# BRIEF:
Reproduce the data in its entirety, exactly as supplied.

# DATA LINES:
-- begin --

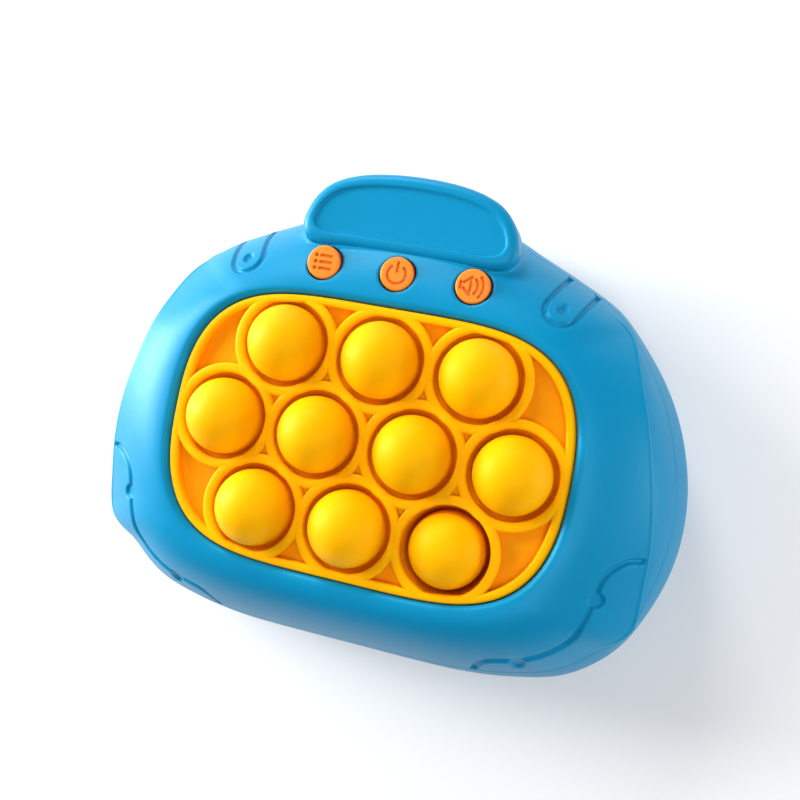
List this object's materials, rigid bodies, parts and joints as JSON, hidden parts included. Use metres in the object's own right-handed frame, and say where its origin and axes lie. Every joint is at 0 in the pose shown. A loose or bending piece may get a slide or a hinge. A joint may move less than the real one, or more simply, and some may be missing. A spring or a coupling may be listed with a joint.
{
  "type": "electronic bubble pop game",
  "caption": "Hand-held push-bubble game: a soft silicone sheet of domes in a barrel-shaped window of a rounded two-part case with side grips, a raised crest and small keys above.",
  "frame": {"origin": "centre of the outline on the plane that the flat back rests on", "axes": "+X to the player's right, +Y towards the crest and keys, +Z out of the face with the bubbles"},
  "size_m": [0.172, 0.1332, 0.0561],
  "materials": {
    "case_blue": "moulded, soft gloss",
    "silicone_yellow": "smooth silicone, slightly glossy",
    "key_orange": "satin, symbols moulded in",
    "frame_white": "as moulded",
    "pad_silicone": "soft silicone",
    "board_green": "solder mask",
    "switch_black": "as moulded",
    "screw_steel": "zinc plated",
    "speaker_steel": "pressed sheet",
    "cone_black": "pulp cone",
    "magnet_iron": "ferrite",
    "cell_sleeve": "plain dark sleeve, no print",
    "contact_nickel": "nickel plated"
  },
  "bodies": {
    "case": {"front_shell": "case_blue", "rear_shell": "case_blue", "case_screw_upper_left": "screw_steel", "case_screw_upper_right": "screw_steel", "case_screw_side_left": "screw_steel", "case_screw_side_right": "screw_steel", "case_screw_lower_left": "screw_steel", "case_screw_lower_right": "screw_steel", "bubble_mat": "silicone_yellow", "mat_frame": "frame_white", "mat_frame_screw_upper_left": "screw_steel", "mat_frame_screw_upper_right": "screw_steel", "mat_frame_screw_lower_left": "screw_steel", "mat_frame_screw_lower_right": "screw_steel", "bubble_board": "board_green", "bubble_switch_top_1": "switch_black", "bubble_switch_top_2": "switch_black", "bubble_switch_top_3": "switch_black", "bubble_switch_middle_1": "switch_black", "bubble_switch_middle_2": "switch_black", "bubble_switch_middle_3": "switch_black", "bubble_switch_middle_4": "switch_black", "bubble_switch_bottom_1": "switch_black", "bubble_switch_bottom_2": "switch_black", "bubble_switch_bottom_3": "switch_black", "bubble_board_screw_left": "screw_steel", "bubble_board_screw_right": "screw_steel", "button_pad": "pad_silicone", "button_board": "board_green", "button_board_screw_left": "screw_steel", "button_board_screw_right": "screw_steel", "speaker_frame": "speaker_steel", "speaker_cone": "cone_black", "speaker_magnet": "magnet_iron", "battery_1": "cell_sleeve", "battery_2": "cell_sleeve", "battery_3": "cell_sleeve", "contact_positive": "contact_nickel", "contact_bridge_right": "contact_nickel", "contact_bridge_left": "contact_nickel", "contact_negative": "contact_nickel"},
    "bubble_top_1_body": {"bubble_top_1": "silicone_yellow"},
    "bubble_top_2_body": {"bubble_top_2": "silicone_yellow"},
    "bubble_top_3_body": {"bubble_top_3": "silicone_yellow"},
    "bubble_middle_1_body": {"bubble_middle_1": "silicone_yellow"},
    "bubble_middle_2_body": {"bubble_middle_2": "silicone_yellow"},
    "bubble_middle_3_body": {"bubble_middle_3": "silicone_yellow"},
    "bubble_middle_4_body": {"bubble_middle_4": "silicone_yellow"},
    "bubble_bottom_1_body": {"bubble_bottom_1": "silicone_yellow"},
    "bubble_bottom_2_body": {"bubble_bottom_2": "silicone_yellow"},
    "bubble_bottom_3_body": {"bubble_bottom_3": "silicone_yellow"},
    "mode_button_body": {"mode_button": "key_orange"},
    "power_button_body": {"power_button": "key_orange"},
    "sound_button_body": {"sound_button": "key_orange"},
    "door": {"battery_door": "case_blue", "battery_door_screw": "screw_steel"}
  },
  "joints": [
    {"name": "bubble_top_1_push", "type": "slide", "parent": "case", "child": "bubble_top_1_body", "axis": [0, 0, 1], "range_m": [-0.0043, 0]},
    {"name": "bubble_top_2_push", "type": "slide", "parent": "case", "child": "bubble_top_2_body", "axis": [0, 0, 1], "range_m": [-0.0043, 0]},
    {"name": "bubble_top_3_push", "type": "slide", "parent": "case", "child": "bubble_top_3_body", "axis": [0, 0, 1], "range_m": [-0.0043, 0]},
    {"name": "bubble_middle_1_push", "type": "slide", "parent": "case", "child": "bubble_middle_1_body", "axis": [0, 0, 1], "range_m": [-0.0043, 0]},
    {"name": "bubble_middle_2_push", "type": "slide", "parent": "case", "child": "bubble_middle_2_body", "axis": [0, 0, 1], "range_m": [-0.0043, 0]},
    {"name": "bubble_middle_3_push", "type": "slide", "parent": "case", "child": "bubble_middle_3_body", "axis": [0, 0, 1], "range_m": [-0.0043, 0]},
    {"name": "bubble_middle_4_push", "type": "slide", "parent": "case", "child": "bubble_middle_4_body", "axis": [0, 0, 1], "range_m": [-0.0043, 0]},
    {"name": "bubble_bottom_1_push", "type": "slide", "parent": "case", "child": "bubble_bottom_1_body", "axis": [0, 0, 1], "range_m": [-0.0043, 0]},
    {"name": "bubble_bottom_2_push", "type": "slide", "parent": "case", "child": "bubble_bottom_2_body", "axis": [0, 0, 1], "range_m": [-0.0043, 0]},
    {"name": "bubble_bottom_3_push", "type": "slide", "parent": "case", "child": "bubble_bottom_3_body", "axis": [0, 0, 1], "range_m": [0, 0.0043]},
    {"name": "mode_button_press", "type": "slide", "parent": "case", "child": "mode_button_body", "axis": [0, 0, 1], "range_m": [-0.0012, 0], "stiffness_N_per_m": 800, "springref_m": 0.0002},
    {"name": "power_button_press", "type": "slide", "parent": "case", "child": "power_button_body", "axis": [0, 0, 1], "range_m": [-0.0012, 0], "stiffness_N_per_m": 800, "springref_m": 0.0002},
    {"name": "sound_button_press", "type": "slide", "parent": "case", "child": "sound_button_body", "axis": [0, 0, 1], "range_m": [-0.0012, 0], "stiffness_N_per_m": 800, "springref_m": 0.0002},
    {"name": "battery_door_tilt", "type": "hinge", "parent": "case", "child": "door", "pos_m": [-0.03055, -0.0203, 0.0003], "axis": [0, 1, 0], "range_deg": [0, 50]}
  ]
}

-- end --

# TASK OUTPUT:
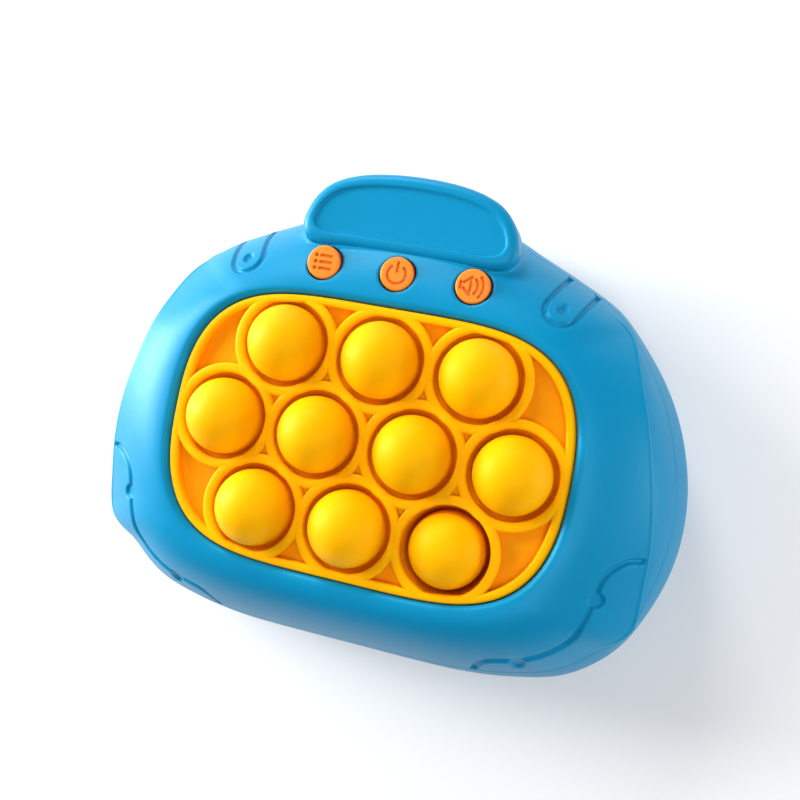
List this object's materials, rigid bodies, parts and joints as JSON, hidden parts included. Use metres in the object's own right-handed frame, and say where its origin and axes lie. Every joint is at 0 in the pose shown. A loose or bending piece may get a slide or a hinge. A joint may move less than the real one, or more simply, and some may be missing. A spring or a coupling may be listed with a joint.
{
  "type": "electronic bubble pop game",
  "caption": "Hand-held push-bubble game: a soft silicone sheet of domes in a barrel-shaped window of a rounded two-part case with side grips, a raised crest and small keys above.",
  "frame": {"origin": "centre of the outline on the plane that the flat back rests on", "axes": "+X to the player's right, +Y towards the crest and keys, +Z out of the face with the bubbles"},
  "size_m": [0.172, 0.1332, 0.0561],
  "materials": {
    "case_blue": "moulded, soft gloss",
    "silicone_yellow": "smooth silicone, slightly glossy",
    "key_orange": "satin, symbols moulded in",
    "frame_white": "as moulded",
    "pad_silicone": "soft silicone",
    "board_green": "solder mask",
    "switch_black": "as moulded",
    "screw_steel": "zinc plated",
    "speaker_steel": "pressed sheet",
    "cone_black": "pulp cone",
    "magnet_iron": "ferrite",
    "cell_sleeve": "plain dark sleeve, no print",
    "contact_nickel": "nickel plated"
  },
  "bodies": {
    "case": {"front_shell": "case_blue", "rear_shell": "case_blue", "case_screw_upper_left": "screw_steel", "case_screw_upper_right": "screw_steel", "case_screw_side_left": "screw_steel", "case_screw_side_right": "screw_steel", "case_screw_lower_left": "screw_steel", "case_screw_lower_right": "screw_steel", "bubble_mat": "silicone_yellow", "mat_frame": "frame_white", "mat_frame_screw_upper_left": "screw_steel", "mat_frame_screw_upper_right": "screw_steel", "mat_frame_screw_lower_left": "screw_steel", "mat_frame_screw_lower_right": "screw_steel", "bubble_board": "board_green", "bubble_switch_top_1": "switch_black", "bubble_switch_top_2": "switch_black", "bubble_switch_top_3": "switch_black", "bubble_switch_middle_1": "switch_black", "bubble_switch_middle_2": "switch_black", "bubble_switch_middle_3": "switch_black", "bubble_switch_middle_4": "switch_black", "bubble_switch_bottom_1": "switch_black", "bubble_switch_bottom_2": "switch_black", "bubble_switch_bottom_3": "switch_black", "bubble_board_screw_left": "screw_steel", "bubble_board_screw_right": "screw_steel", "button_pad": "pad_silicone", "button_board": "board_green", "button_board_screw_left": "screw_steel", "button_board_screw_right": "screw_steel", "speaker_frame": "speaker_steel", "speaker_cone": "cone_black", "speaker_magnet": "magnet_iron", "battery_1": "cell_sleeve", "battery_2": "cell_sleeve", "battery_3": "cell_sleeve", "contact_positive": "contact_nickel", "contact_bridge_right": "contact_nickel", "contact_bridge_left": "contact_nickel", "contact_negative": "contact_nickel"},
    "bubble_top_1_body": {"bubble_top_1": "silicone_yellow"},
    "bubble_top_2_body": {"bubble_top_2": "silicone_yellow"},
    "bubble_top_3_body": {"bubble_top_3": "silicone_yellow"},
    "bubble_middle_1_body": {"bubble_middle_1": "silicone_yellow"},
    "bubble_middle_2_body": {"bubble_middle_2": "silicone_yellow"},
    "bubble_middle_3_body": {"bubble_middle_3": "silicone_yellow"},
    "bubble_middle_4_body": {"bubble_middle_4": "silicone_yellow"},
    "bubble_bottom_1_body": {"bubble_bottom_1": "silicone_yellow"},
    "bubble_bottom_2_body": {"bubble_bottom_2": "silicone_yellow"},
    "bubble_bottom_3_body": {"bubble_bottom_3": "silicone_yellow"},
    "mode_button_body": {"mode_button": "key_orange"},
    "power_button_body": {"power_button": "key_orange"},
    "sound_button_body": {"sound_button": "key_orange"},
    "door": {"battery_door": "case_blue", "battery_door_screw": "screw_steel"}
  },
  "joints": [
    {"name": "bubble_top_1_push", "type": "slide", "parent": "case", "child": "bubble_top_1_body", "axis": [0, 0, 1], "range_m": [-0.0043, 0]},
    {"name": "bubble_top_2_push", "type": "slide", "parent": "case", "child": "bubble_top_2_body", "axis": [0, 0, 1], "range_m": [-0.0043, 0]},
    {"name": "bubble_top_3_push", "type": "slide", "parent": "case", "child": "bubble_top_3_body", "axis": [0, 0, 1], "range_m": [-0.0043, 0]},
    {"name": "bubble_middle_1_push", "type": "slide", "parent": "case", "child": "bubble_middle_1_body", "axis": [0, 0, 1], "range_m": [-0.0043, 0]},
    {"name": "bubble_middle_2_push", "type": "slide", "parent": "case", "child": "bubble_middle_2_body", "axis": [0, 0, 1], "range_m": [-0.0043, 0]},
    {"name": "bubble_middle_3_push", "type": "slide", "parent": "case", "child": "bubble_middle_3_body", "axis": [0, 0, 1], "range_m": [-0.0043, 0]},
    {"name": "bubble_middle_4_push", "type": "slide", "parent": "case", "child": "bubble_middle_4_body", "axis": [0, 0, 1], "range_m": [-0.0043, 0]},
    {"name": "bubble_bottom_1_push", "type": "slide", "parent": "case", "child": "bubble_bottom_1_body", "axis": [0, 0, 1], "range_m": [-0.0043, 0]},
    {"name": "bubble_bottom_2_push", "type": "slide", "parent": "case", "child": "bubble_bottom_2_body", "axis": [0, 0, 1], "range_m": [-0.0043, 0]},
    {"name": "bubble_bottom_3_push", "type": "slide", "parent": "case", "child": "bubble_bottom_3_body", "axis": [0, 0, 1], "range_m": [0, 0.0043]},
    {"name": "mode_button_press", "type": "slide", "parent": "case", "child": "mode_button_body", "axis": [0, 0, 1], "range_m": [-0.0012, 0], "stiffness_N_per_m": 800, "springref_m": 0.0002},
    {"name": "power_button_press", "type": "slide", "parent": "case", "child": "power_button_body", "axis": [0, 0, 1], "range_m": [-0.0012, 0], "stiffness_N_per_m": 800, "springref_m": 0.0002},
    {"name": "sound_button_press", "type": "slide", "parent": "case", "child": "sound_button_body", "axis": [0, 0, 1], "range_m": [-0.0012, 0], "stiffness_N_per_m": 800, "springref_m": 0.0002},
    {"name": "battery_door_tilt", "type": "hinge", "parent": "case", "child": "door", "pos_m": [-0.03055, -0.0203, 0.0003], "axis": [0, 1, 0], "range_deg": [0, 50]}
  ]
}